To be done
Produce word for word the lines of the data below running from the one that has "Write part 3" to the one that has "shader: bpy.types.Node", inclusive, and no others.

Data supplied
>> Start

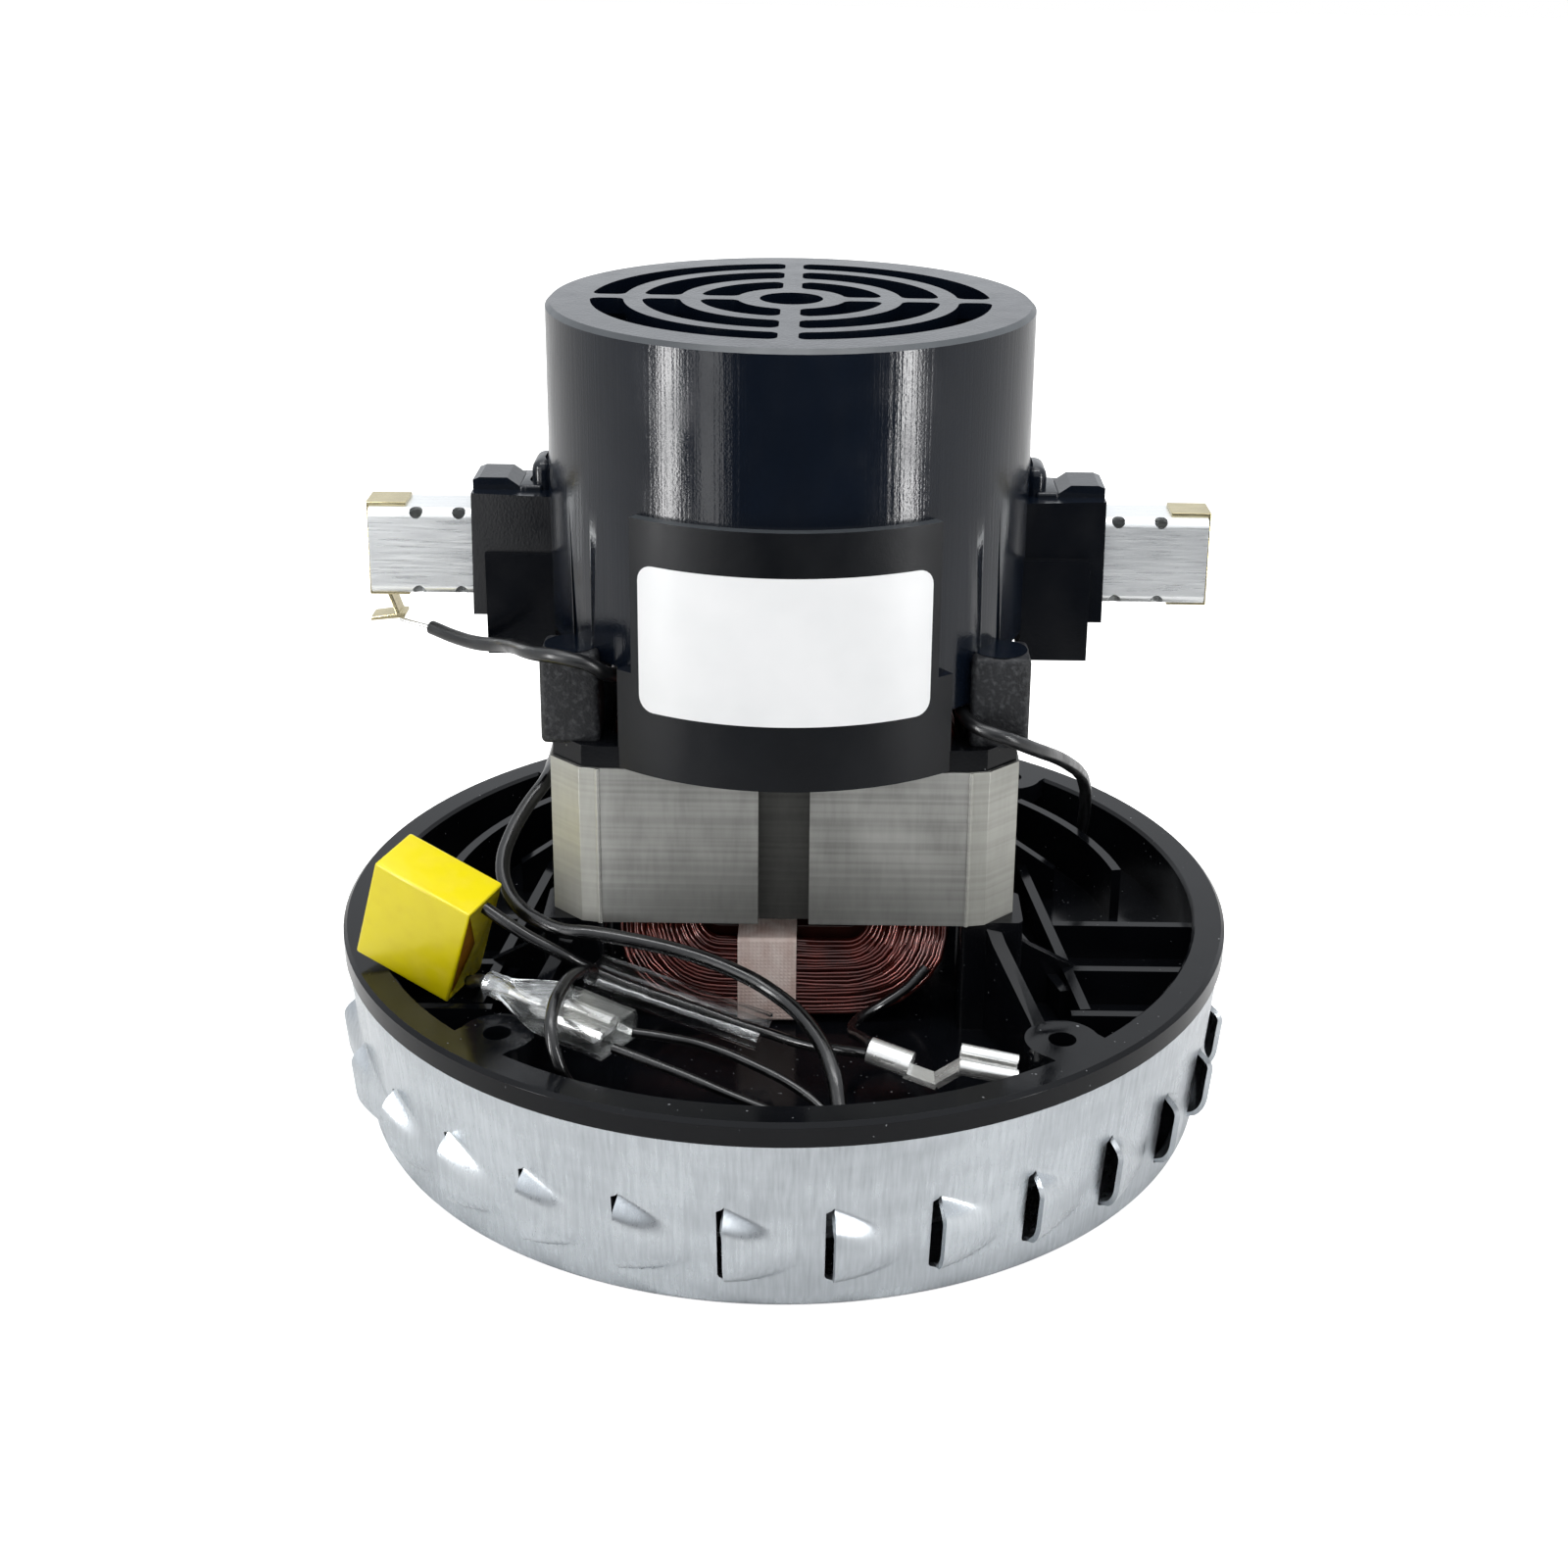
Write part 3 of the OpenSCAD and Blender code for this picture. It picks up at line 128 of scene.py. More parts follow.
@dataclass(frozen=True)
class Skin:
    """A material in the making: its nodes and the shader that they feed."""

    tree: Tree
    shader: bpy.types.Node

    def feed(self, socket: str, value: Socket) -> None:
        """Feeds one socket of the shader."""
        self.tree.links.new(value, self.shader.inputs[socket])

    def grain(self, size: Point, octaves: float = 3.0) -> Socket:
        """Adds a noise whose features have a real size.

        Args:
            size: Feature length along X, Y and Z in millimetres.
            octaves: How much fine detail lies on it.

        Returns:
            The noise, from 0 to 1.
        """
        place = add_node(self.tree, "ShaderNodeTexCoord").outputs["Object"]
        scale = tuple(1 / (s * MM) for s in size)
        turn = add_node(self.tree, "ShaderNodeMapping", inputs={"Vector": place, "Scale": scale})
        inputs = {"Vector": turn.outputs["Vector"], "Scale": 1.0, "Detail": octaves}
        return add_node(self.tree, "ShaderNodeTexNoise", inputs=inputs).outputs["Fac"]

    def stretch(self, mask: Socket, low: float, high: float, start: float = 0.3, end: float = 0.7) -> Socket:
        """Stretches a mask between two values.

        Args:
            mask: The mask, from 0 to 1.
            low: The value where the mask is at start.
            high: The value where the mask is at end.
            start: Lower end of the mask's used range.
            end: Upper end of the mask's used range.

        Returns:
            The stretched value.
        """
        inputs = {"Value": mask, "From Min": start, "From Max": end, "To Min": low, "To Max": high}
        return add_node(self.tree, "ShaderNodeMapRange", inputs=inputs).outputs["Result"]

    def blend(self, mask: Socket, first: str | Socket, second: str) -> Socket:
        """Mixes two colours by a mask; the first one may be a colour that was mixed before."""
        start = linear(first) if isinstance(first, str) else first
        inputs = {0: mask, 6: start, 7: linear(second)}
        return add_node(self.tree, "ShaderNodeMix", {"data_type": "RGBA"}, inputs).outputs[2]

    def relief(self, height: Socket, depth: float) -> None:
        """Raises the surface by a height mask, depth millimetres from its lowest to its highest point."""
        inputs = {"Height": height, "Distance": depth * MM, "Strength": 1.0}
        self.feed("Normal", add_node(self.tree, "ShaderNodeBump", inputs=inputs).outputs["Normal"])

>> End
>> Start

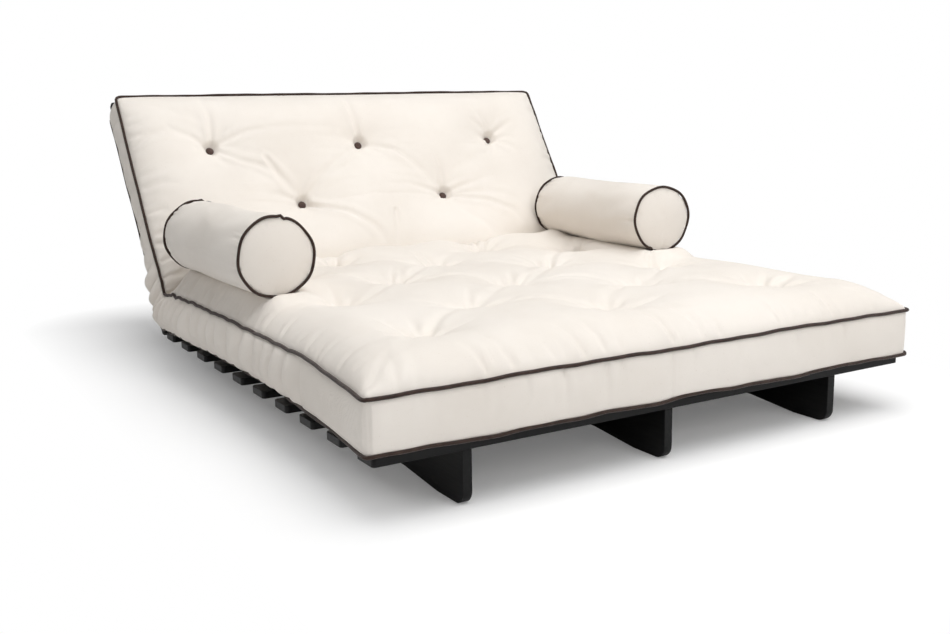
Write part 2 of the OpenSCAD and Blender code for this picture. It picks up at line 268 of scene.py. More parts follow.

>> End
>> Start

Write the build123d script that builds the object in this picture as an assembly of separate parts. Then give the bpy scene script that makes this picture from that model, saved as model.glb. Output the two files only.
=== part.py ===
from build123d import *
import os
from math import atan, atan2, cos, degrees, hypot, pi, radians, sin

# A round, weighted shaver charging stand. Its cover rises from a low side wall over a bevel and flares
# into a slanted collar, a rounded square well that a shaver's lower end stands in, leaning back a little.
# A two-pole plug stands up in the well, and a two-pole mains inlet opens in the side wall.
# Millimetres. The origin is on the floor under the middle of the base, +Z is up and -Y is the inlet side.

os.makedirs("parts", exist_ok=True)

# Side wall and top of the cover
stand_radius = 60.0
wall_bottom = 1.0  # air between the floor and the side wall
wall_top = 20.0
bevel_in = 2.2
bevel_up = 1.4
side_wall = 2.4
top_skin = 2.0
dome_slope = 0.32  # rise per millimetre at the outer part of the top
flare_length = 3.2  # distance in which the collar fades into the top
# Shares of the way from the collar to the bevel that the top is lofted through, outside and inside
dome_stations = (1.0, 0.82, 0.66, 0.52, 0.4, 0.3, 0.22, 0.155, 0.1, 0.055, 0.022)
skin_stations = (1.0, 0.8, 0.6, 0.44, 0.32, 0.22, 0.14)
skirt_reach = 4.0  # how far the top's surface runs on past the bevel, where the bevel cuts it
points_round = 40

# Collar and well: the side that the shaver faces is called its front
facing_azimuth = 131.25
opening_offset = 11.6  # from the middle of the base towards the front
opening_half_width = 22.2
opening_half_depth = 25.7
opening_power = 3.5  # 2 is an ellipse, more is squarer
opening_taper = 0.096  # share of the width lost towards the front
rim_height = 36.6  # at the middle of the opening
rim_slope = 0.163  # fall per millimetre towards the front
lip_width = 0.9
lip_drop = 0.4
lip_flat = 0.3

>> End

Answer to the task
Write part 3 of the OpenSCAD and Blender code for this picture. It picks up at line 128 of scene.py. More parts follow.
@dataclass(frozen=True)
class Skin:
    """A material in the making: its nodes and the shader that they feed."""

    tree: Tree
    shader: bpy.types.Node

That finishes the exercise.